Author_Institution :
Comput. Inf. Syst. Dept., Univ. of Jordan, Amman, Jordan
Abstract :
Morphological analyzers are preprocessors for text analysis. Many Text Analytics applications need them to perform their tasks. This paper reviews the SALMA-Tools (Standard Arabic Language Morphological Analysis) [1]. The SALMA-Tools is a collection of open-source standards, tools and resources that widen the scope of Arabic word structure analysis - particularly morphological analysis, to process Arabic text corpora of different domains, formats and genres, of both vowelized and non-vowelized text. Tag-assignment is significantly more complex for Arabic than for many languages. The morphological analyzer should add the appropriate linguistic information to each part or morpheme of the word (proclitic, prefix, stem, suffix and enclitic); in effect, instead of a tag for a word, we need a subtag for each part. Very fine-grained distinctions may cause problems for automatic morphosyntactic analysis - particularly probabilistic taggers which require training data, if some words can change grammatical tag depending on function and context; on the other hand, fine-grained distinctions may actually help to disambiguate other words in the local context.

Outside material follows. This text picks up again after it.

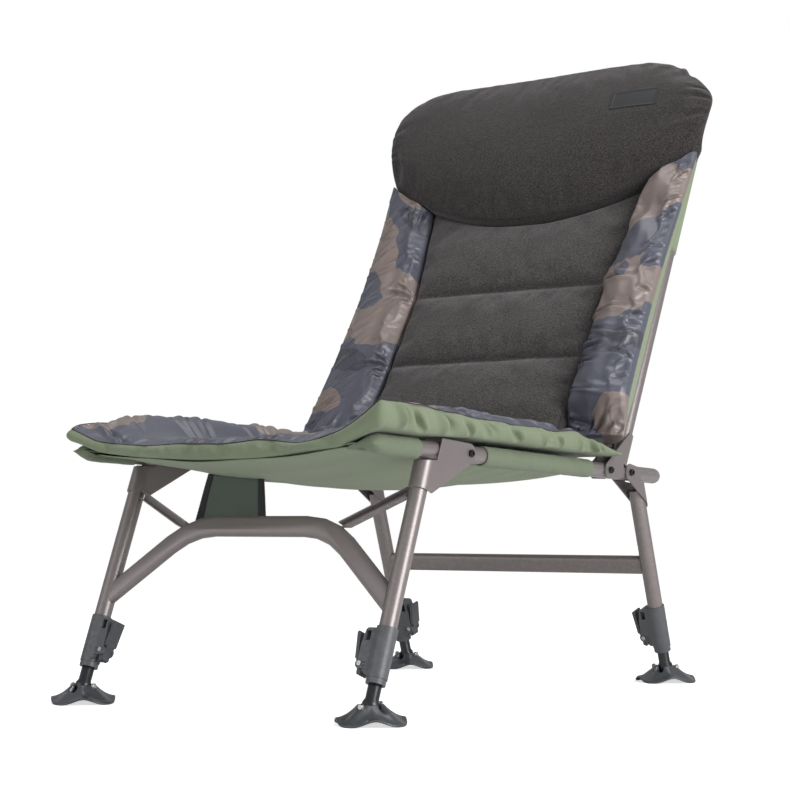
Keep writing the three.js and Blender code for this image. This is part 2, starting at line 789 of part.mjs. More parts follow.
function archCorners() {
  const drop = (halfSpan - archKneeReach) * Math.tan(rad(archDropAngle));
  return [
    [-halfSpan, archHeight - drop], [-archKneeReach, archHeight],
    [archKneeReach, archHeight], [halfSpan, archHeight - drop],
  ];
}

function frontArch() {
  const bar = sweep(flatTubeShape(), roundedPath(archCorners(), archBendRadius, 3), 3);
  return cut(bar, ...legRoom(frontLegTop));
}

/** A channel from the arch up to the collar of one leg, cut back where it meets them. */
function frontBrace() {
  const outerEnd = new THREE.Vector2(halfSpan, frontLegTop - braceTopDrop);
  const innerEnd = new THREE.Vector2(braceInnerReach, archHeight);
  const run = outerEnd.clone().sub(innerEnd);
  const half = braceWidth / 2;
  const deep = braceDepth / 2;
  const channel = polygon([
    [-deep, -half], [deep, -half], [deep, half], [-deep, half],
    [-deep, half - braceWall], [deep - braceWall, half - braceWall],
    [deep - braceWall, -half + braceWall], [-deep, -half + braceWall],
  ]);
  const bar = prism(channel, 0, run.length()).rotateZ(Math.PI / 2)
    .rotateY(Math.PI / 2 - run.angle()).translate(innerEnd.x, 0, innerEnd.y);
  const archRoom = sweep(ovalPath(THREE.Shape, flatTubeDepth + 2 * seatGap, flatTubeHeight + 2 * seatGap),
    roundedPath(archCorners(), archBendRadius, 3), 3);
  const below = new THREE.BoxGeometry(seatSpan, seatSpan, archHeight)
    .translate(innerEnd.x, 0, archHeight / 2);
  const collar = new THREE.BoxGeometry(2 * (plateOuter + seatGap), seatSpan, seatSpan)
    .translate(halfSpan, 0, frontLegTop);
  return cut(bar, archRoom, below, collar);
}

function legPlug() {
  const stem = tubeRadius - tubeWall - seatGap;
  return turned([
    [0, -legPlugStem], [stem, -legPlugStem], [stem, seatGap], [tubeRadius, seatGap],
    [tubeRadius, legPlugThickness - seatGap], [0, legPlugThickness - seatGap],
  ], tubeFacets);
}

/** Plastic clamp for the right side: its housing points to -X, towards the middle of the chair. */
function legClamp() {
  const sleeveRadius = tubeRadius + clampWall;
  const ringRadius = extensionDiameter / 2 + clampRingWall;
  const sleeve = turned([
    [0, clampRingBottom], [ringRadius, clampRingBottom], [ringRadius, clampBottom],
    [sleeveRadius, clampBottom], [sleeveRadius, clampTop], [0, clampTop],
  ], tubeFacets);
  const corner = (housingTop - windowTop) * 1.2;
  const housing = new THREE.Shape();
  housing.moveTo(0, housingFoot);
  housing.lineTo(-sleeveRadius, housingFoot);
  const bossTop = Math.acos((leverPinReach - housingReach) / leverBossRadius) - 2 * Math.PI;
  housing.absarc(-leverPinReach, leverPinHeight, leverBossRadius, -Math.PI / 3, bossTop, true);
  housing.lineTo(-housingReach, leverSlotTop);
  housing.lineTo(-housingTopReach, housingTop - corner);
  housing.absarc(-housingTopReach + corner, housingTop - corner, corner, Math.PI, Math.PI / 2, true);
  housing.lineTo(0, housingTop);
  const body = join(sleeve, depthPrism(housing, housingWidth, 4));
  const cutters = [
    rod(sleeveInner, legSeatHeight, clampTop + overrun),
    rod(extensionDiameter / 2 + seatGap, clampRingBottom - overrun, legSeatHeight + overrun),
    slab(-housingReach - overrun, -sleeveRadius - seatGap, leverSlotWidth, housingFoot - overrun, leverSlotTop),
    slab(-windowOuterReach, -windowInnerReach, housingWidth + overrun, windowBottom, windowTop),
    rod(leverPinDiameter / 2 + seatGap, -housingWidth, housingWidth, boltFacets)
      .rotateX(Math.PI / 2).translate(-leverPinReach, 0, leverPinHeight),
  ];
  const face = housingWidth / 2;
  for (const front of [-1, 1]) {
    for (let rib = 0; rib < ribSlotCount; rib += 1) {
      const height = ribSlotFirstHeight + rib * ribSlotPitch;
      const outerReach = ribSlotReach + ribSlotLength;
      const slot = slab(-outerReach, -ribSlotReach, 2 * ribSlotDepth, height, height + ribSlotHeight);
      cutters.push(slot.translate(0, front * face, 0));
    }
  }
  return cut(body, ...cutters);
}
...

The SALMA - Tagger is a fine grained morphological analyzer which is mainly depends on linguistic information extracted from traditional Arabic grammar books and prior-knowledge broad-coverage lexical resources; the SALMA - ABCLexicon. More fine-grained tag sets may be more appropriate for some tasks. The SALMA - Tag Set is a standard tag set for encoding, which captures long-established traditional fine-grained morphological features of Arabic, in a notation format intended to be compact yet transparent.
Keywords :
information retrieval; linguistics; natural language processing; public domain software; text analysis; ABCLexicon; Arabic text corpora; Arabic word structure analysis; SALMA-TagSet; SALMA-Tagger; SALMA-tools; automatic morphosyntactic analysis; fine grained morphological analyzer; fine-grained tag sets; grammatical tag; linguistic information; linguistic information extraction; nonvowelized text; open source standards; prior-knowledge broad-coverage lexical resources; probabilistic taggers; standard Arabic language morphological analysis; tag-assignment; text analysis; text analytics applications; traditional Arabic grammar books; vowelized text; word morpheme; Accuracy; Algorithm design and analysis; Educational institutions; Gold; Morphology; Standards; Fine-grain; Morphological analysis; Tag Set; Traditional Arabic Grammar; Traditional Arabic Lexicons;
Conference_Titel :
Communications, Signal Processing, and their Applications (ICCSPA), 2013 1st International Conference on
Conference_Location :
Sharjah
Print_ISBN :
978-1-4673-2820-3
DOI :
10.1109/ICCSPA.2013.6487311